▶ DIRECTION
Take the data below and extract the lines from the one with "for side, x" to the one with "obj.data.transform(world)", inclusive, exactly as written.

### STORED DATA

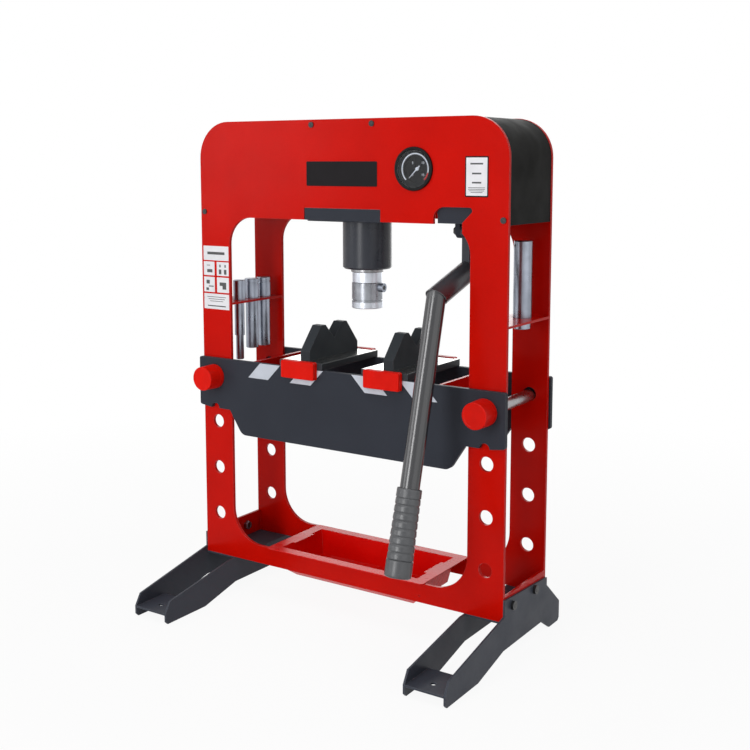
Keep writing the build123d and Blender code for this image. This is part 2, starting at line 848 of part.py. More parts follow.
def make_gauge_pipe():
    """The thin line from the back of the gauge to the pump's left face."""
    return pipe([(gauge_x, gauge_back, gauge_z), (gauge_x, mid_y, gauge_z),
                 (pump_left, mid_y, gauge_z)], gauge_pipe_radius, gauge_pipe_bend)


def make_gauge_case():
    """The gauge's cup, open to the front, set in its hole in the front plate."""
    case = rod((gauge_x, front_y, gauge_z), (gauge_x, gauge_back, gauge_z), gauge_case_radius)
    return case - rod((gauge_x, front_y, gauge_z), (gauge_x, gauge_back - gauge_wall, gauge_z),
                      dial_radius)


def make_gauge_bezel():
    """The ring in front of the gauge's case, grooved inside for the glass."""
    groove_top = bezel_height - glass_setback
    groove_low = groove_top - glass_thickness - seat_gap
    groove = dial_radius + glass_edge
    profile = [(dial_radius, 0), (bezel_radius, 0), (bezel_radius, bezel_height - bezel_edge),
               (bezel_radius - bezel_edge, bezel_height), (dial_radius, bezel_height),
               (dial_radius, groove_top), (groove, groove_top), (groove, groove_low),
               (dial_radius, groove_low)]
    return turned(profile, (gauge_x, front_y, gauge_z), (0, -1, 0))


def make_gauge_glass():
    """The flat glass held in the bezel's groove."""
    front = front_y - bezel_height + glass_setback + seat_gap / 2
    return rod((gauge_x, front, gauge_z), (gauge_x, front + glass_thickness, gauge_z),
               dial_radius + glass_edge - seat_gap / 2)


def make_gauge_dial():
    """The dial plate on its pillar, inside the case, with a hole for the needle's spindle."""
    plate_back = dial_y + dial_thickness
    hole_end = dial_y + spindle_length + edge
    dial = rod((gauge_x, dial_y, gauge_z), (gauge_x, plate_back, gauge_z),
               dial_radius - seat_gap)
    dial += rod((gauge_x, plate_back, gauge_z), (gauge_x, gauge_back - gauge_wall, gauge_z),
                dial_pillar_radius)
    return dial - rod((gauge_x, dial_y, gauge_z), (gauge_x, hole_end, gauge_z),
                      spindle_radius + running_gap)


def make_gauge_needle():
    """The needle with its hub and spindle, pointing at zero, low on the left."""
    half = needle_width / 2
    blade = polygon([(-needle_tail, -half), (needle_length, -half / 4), (needle_length, half / 4),
                     (-needle_tail, half)])
    blade = Pos(gauge_x, gauge_z) * Rot(0, 0, needle_zero) * blade
    face = dial_y - needle_lift
    hub_front = face - needle_thickness - seat_gap
    needle = front_plate(blade, face - needle_thickness, needle_thickness)
    needle += rod((gauge_x, hub_front, gauge_z), (gauge_x, dial_y - side_play, gauge_z),
                  needle_hub_radius)
    return needle + rod((gauge_x, dial_y - side_play, gauge_z),
                        (gauge_x, dial_y + spindle_length, gauge_z), spindle_radius)


def bed_face():
    """A bed plate in X and Z: deep belly, raised ends and a half-round notch under each pin."""
    low = bed_top - bed_depth
    end = bed_top - bed_end_drop
    lobe = end - bed_lobe_drop
    corners = [(bed_half_width, bed_top), (bed_half_width, end), (leg_x + bed_notch_radius, lobe),
               (bed_shoulder_x, lobe), (bed_shoulder_x - bed_belly_inset, low)]
    face = polygon(corners + [(-x, z) for x, z in reversed(corners)])
    face = fillet(face.vertices().group_by(Axis.Y)[0], bed_belly_radius)
    ends = face.vertices().group_by(Axis.X)
    face = fillet(ends[0] + ends[-1], bed_end_radius)
    for x in (-leg_x, leg_x):
        face -= Pos(x, lobe) * Circle(bed_notch_radius)
        face -= Pos(x, bed_pin_z) * Circle(pin_radius + running_gap)
    return face


def make_bed_web():
    """The right-hand cross web between the two bed plates."""
    top = bed_top - bed_web_drop
    return block((bed_web_x - bed_web_thickness, bed_web_x),
                 (bed_front_y + bed_thickness, bed_rear_y), (top - bed_web_height, top))


def make_bed_pin():
    """The right-hand pin that carries the bed in a pair of leg holes."""
    start = v_base_front - knob_bore_depth
    length = bed_rear_y + bed_thickness + pin_overrun - start
    profile = [(0, 0), (pin_radius - edge, 0), (pin_radius, edge),
               (pin_radius, length - pin_taper), (pin_radius - pin_taper, length), (0, length)]
    return turned(profile, (leg_x, start, bed_pin_z), (0, 1, 0))


def make_pin_knob():
    """The right-hand pin's round knob, bored to take the pin's end."""
    profile = [(pin_radius, 0), (knob_radius - edge, 0), (knob_radius, edge),
               (knob_radius, knob_length - knob_edge), (knob_radius - knob_edge, knob_length),
               (0, knob_length), (0, knob_bore_depth), (pin_radius, knob_bore_depth)]
    return turned(profile, (leg_x, v_base_front, bed_pin_z), (0, -1, 0))


def make_v_base(x):
    """The base of a V-block, lying across both bed plates."""
    base = block((x - v_base_width / 2, x + v_base_width / 2), (v_base_front, v_base_back),
                 (v_base_low, v_base_top))
    return chamfer(base.edges().filter_by(Axis.Y), edge)


def make_v_plate(x):
    """The upright plate of a V-block, with a right-angled V in its top edge."""
    top = v_base_top + v_plate_height
    side = [(v_plate_half_foot, v_base_top),
            (v_plate_half_foot, v_base_top + v_plate_foot_height),
            (v_plate_half_top, top), (v_half_width, top)]
    outline = [(mid_y + y, z) for y, z in side] + [(mid_y, top - v_half_width)]
    outline += [(mid_y - y, z) for y, z in reversed(side)]
    return side_plate(polygon(outline), x - v_plate_thickness / 2, v_plate_thickness)


def make_grip_block(x, inside, outside):
    """A moulded grip on one end of a V-block, beside the outer face of a bed plate."""
    top = v_base_top + grip_block_rise
    grip = block((x - grip_block_width / 2, x + grip_block_width / 2),
                 sorted((inside, outside)), (top - grip_block_height, top))
    grip = fillet(grip.edges().filter_by(Axis.Y), grip_block_radius)
    face = grip.faces().filter_by_position(Axis.Y, outside, outside)[0]
    return chamfer(face.edges(), grip_block_edge)


def make_rack(x_span, holes):
    """A rack plate between the frame plates; a hole is an X, a Y and a radius."""
    low = rack_top - rack_thickness
    rack = block(x_span, (inner_y, rear_y), (low, rack_top))
    for x, y, radius in holes:
        rack -= rod((x, y, low), (x, y, rack_top), radius + bolt_gap)
    return rack


def make_punch(x, y):
    """A punch of the row: plain shank, and a head with a ring groove near its top."""
    groove = punch_head_radius - punch_groove_depth
    groove_end = punch_groove_height + punch_groove_width
    profile = [(0, -punch_shank_length), (punch_shank_radius - edge, -punch_shank_length),
               (punch_shank_radius, edge - punch_shank_length), (punch_shank_radius, 0),
               (punch_head_radius, 0), (punch_head_radius, punch_groove_height),
               (groove, punch_groove_height), (groove, groove_end),
               (punch_head_radius, groove_end), (punch_head_radius, punch_head_height - edge),
               (punch_head_radius - edge, punch_head_height), (0, punch_head_height)]
    return turned(profile, (x, y, rack_top), (0, 0, 1))


def make_slim_punch(x, y):
    """The slim punch: a head, a shank and a thinner pin below it."""
    low = -slim_shank_length - slim_pin_length
    profile = [(0, low), (slim_pin_radius - edge, low), (slim_pin_radius, low + edge),
               (slim_pin_radius, -slim_shank_length), (slim_shank_radius, -slim_shank_length),
               (slim_shank_radius, 0), (slim_head_radius, 0),
               (slim_head_radius, punch_head_height - edge),
               (slim_head_radius - edge, punch_head_height), (0, punch_head_height)]
    return turned(profile, (x, y, rack_top), (0, 0, 1))


def make_large_punch(x, y):
    """The large punch: a long head above the rack and a short shank in it."""
    profile = [(0, -large_shank_length), (large_shank_radius - edge, -large_shank_length),
               (large_shank_radius, edge - large_shank_length), (large_shank_radius, 0),
               (large_head_radius, 0), (large_head_radius, large_head_height - edge),
               (large_head_radius - edge, large_head_height), (0, large_head_height)]
    return turned(profile, (x, y, rack_top), (0, 0, 1))


def tray_body(inset):
    """The tray's body as a solid, drawn in by inset: steep walls, then a sloped fold."""
    levels = [(window_bottom + tray_sheet + inset, 0),
              (window_bottom - tray_fold_height, tray_fold_inset),
              (window_bottom - tray_depth + inset, tray_floor_inset)]
    faces = [Pos(0, tray_y, z) * Rectangle(tray_opening_length - 2 * (shrink + inset),
                                           tray_opening_width - 2 * (shrink + inset))
             for z, shrink in levels]
    return loft(faces[:2]) + loft(faces[1:])


def make_tray():
    """The sheet drip tray, hung by its rim on the sills of both plates."""
    rim_z = (window_bottom, window_bottom + tray_sheet)
    tray = block((-tray_length / 2, tray_length / 2), (tray_front, tray_front + tray_width), rim_z)
    tray = fillet(tray.edges().filter_by(Axis.Z), tray_corner)
    tray += tray_body(0)
    tray -= tray_body(tray_sheet)
    tab = block((tray_opening_length / 2 - tray_tab_reach, tray_opening_length / 2),
                (tray_y - tray_tab_width / 2, tray_y + tray_tab_width / 2), rim_z)
    return tray + tab + mirror_x(tab)


def build():
    """Every node of the press, by name."""
    row_ys = [punch_row_y + step * punch_pitch for step in (-1, 0, 1)]
    nodes = {
        "front_frame_plate": make_front_frame_plate(),
        "rear_frame_plate": front_plate(frame_face(), rear_y, plate_thickness),
        "right_side_web": make_side_web(),
        "left_side_web": mirror_x(make_side_web()),
        "right_foot": make_foot(),
        "left_foot": mirror_x(make_foot()),
        "foot_bolts": both_sides([make_foot_bolt(y) for y in foot_bolt_ys]),
        "foot_nuts": both_sides([make_foot_nut(y) for y in foot_bolt_ys]),
        "top_cover": make_top_cover(),
        "cover_bolts": make_cover_bolts(),
        "cylinder_block": make_cylinder_block(),
        "cylinder_barrel": make_cylinder_barrel(),
        "cylinder_cap": make_cylinder_cap(),
        "cylinder_nut": make_cylinder_nut(),
        "cylinder_gland": make_cylinder_gland(),
        "ram": make_ram(),
        "piston_seal": make_piston_seal(),
        "return_spring": make_return_spring(),
        "tool_sleeve": make_tool_sleeve(),
        "clamp_screw": make_clamp_screw(),
        "pump_body": make_pump_body(),
        "release_valve": make_release_valve(),
        "pump_plunger": make_pump_plunger(),
        "plunger_pin": make_plunger_pin(),
        "pivot_bolt": make_pivot_bolt(),
        "lever_link": make_lever_link(),
        "lever_tube": make_lever_tube(),
        "lever_grip": make_lever_grip(),
        "oil_pipe": make_oil_pipe(),
        "gauge_pipe": make_gauge_pipe(),
        "gauge_case": make_gauge_case(),
        "gauge_bezel": make_gauge_bezel(),
        "gauge_glass": make_gauge_glass(),
        "gauge_dial": make_gauge_dial(),
        "gauge_needle": make_gauge_needle(),
        "bed_front_plate": front_plate(bed_face(), bed_front_y, bed_thickness),
        "bed_rear_plate": front_plate(bed_face(), bed_rear_y, bed_thickness),
        "bed_right_web": make_bed_web(),
        "bed_left_web": mirror_x(make_bed_web()),
        "right_pin": make_bed_pin(),
        "left_pin": mirror_x(make_bed_pin()),
        "right_pin_knob": make_pin_knob(),
        "left_pin_knob": mirror_x(make_pin_knob()),
        "left_punch_rack": make_rack((-half_width, -window_half),
                                     [(punch_row_x, row_ys[0], slim_shank_radius),
                                      (punch_row_x, row_ys[1], punch_shank_radius),
                                      (punch_row_x, row_ys[2], punch_shank_radius)]),
        "right_punch_rack": make_rack((window_half, half_width),
                                      [(large_punch_x, large_punch_y, large_shank_radius)]),
        "slim_punch": make_slim_punch(punch_row_x, row_ys[0]),
        "middle_punch": make_punch(punch_row_x, row_ys[1]),
        "rear_punch": make_punch(punch_row_x, row_ys[2]),
        "large_punch": make_large_punch(large_punch_x, large_punch_y),
        "drip_tray": make_tray(),
    }
    for side, x in (("left", left_v_place), ("right", right_v_place)):
        nodes[f"{side}_v_base"] = make_v_base(x)
        nodes[f"{side}_v_plate"] = make_v_plate(x)
        nodes[f"{side}_front_grip"] = make_grip_block(x, v_base_front,
                                                      v_base_front - grip_block_depth)
        nodes[f"{side}_rear_grip"] = make_grip_block(x, v_base_back,
                                                     v_base_back + grip_block_depth)
    return nodes


os.makedirs("parts", exist_ok=True)
for name, shape in build().items():
    export_step(shape, f"parts/{name}.step")
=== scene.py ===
"""Finishes and fine detail for a bench hydraulic press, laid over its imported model.

Metres. The floor is at Z = 0, +X is to the right and +Y to the back, seen from the front.
"""
import math

import bpy
import numpy as np
from bpy.props import FloatProperty, FloatVectorProperty, IntProperty, PointerProperty
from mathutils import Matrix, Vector


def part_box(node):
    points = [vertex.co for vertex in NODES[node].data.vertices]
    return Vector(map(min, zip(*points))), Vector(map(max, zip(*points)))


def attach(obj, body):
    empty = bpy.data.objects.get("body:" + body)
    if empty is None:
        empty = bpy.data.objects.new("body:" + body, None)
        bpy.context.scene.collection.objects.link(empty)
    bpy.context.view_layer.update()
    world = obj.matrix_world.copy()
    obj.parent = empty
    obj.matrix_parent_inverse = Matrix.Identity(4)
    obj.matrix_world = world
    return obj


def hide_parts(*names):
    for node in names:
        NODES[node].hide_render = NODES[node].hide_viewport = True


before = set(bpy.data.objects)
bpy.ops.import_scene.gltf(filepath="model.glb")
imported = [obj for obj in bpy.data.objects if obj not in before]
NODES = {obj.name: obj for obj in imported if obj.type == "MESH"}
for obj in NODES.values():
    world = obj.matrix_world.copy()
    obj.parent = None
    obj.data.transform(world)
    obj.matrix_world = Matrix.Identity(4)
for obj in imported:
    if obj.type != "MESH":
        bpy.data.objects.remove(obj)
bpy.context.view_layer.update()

bl_info = {
    "name": "Hydraulic press",
    "version": (1, 0, 0),
    "blender": (4, 5, 0),
    "location": "3D View > Sidebar > Press",
    "description": "Finishes and fine detail for a bench hydraulic press",
    "category": "Object",
}

MM = 0.001
SINK = 0.05 * MM  # how deep a laid-on piece reaches into what carries it
PIVOT = np.array([220.0, 39.0, 706.0]) * MM  # the lever's pivot
BEND = PIVOT + np.array([0.0, -100.0, -101.0]) * MM  # where its two tubes meet
UPPER_START = PIVOT + np.array([0.0, 16.0, -62.0]) * MM  # a point on the upper tube's axis
LOWER_WAY = np.array([0.0, -114.0, -429.0])  # the way the long tube runs
CAMERA_PLACE = (1.1299, -1.6169, 0.8173)
CAMERA_YAW, CAMERA_PITCH, CAMERA_SHIFT = 33.431, 7.232, -0.09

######

▶ PROBLEM SOLUTION
    for side, x in (("left", left_v_place), ("right", right_v_place)):
        nodes[f"{side}_v_base"] = make_v_base(x)
        nodes[f"{side}_v_plate"] = make_v_plate(x)
        nodes[f"{side}_front_grip"] = make_grip_block(x, v_base_front,
                                                      v_base_front - grip_block_depth)
        nodes[f"{side}_rear_grip"] = make_grip_block(x, v_base_back,
                                                     v_base_back + grip_block_depth)
    return nodes


os.makedirs("parts", exist_ok=True)
for name, shape in build().items():
    export_step(shape, f"parts/{name}.step")
=== scene.py ===
"""Finishes and fine detail for a bench hydraulic press, laid over its imported model.

Metres. The floor is at Z = 0, +X is to the right and +Y to the back, seen from the front.
"""
import math

import bpy
import numpy as np
from bpy.props import FloatProperty, FloatVectorProperty, IntProperty, PointerProperty
from mathutils import Matrix, Vector


def part_box(node):
    points = [vertex.co for vertex in NODES[node].data.vertices]
    return Vector(map(min, zip(*points))), Vector(map(max, zip(*points)))


def attach(obj, body):
    empty = bpy.data.objects.get("body:" + body)
    if empty is None:
        empty = bpy.data.objects.new("body:" + body, None)
        bpy.context.scene.collection.objects.link(empty)
    bpy.context.view_layer.update()
    world = obj.matrix_world.copy()
    obj.parent = empty
    obj.matrix_parent_inverse = Matrix.Identity(4)
    obj.matrix_world = world
    return obj


def hide_parts(*names):
    for node in names:
        NODES[node].hide_render = NODES[node].hide_viewport = True


before = set(bpy.data.objects)
bpy.ops.import_scene.gltf(filepath="model.glb")
imported = [obj for obj in bpy.data.objects if obj not in before]
NODES = {obj.name: obj for obj in imported if obj.type == "MESH"}
for obj in NODES.values():
    world = obj.matrix_world.copy()
    obj.parent = None
    obj.data.transform(world)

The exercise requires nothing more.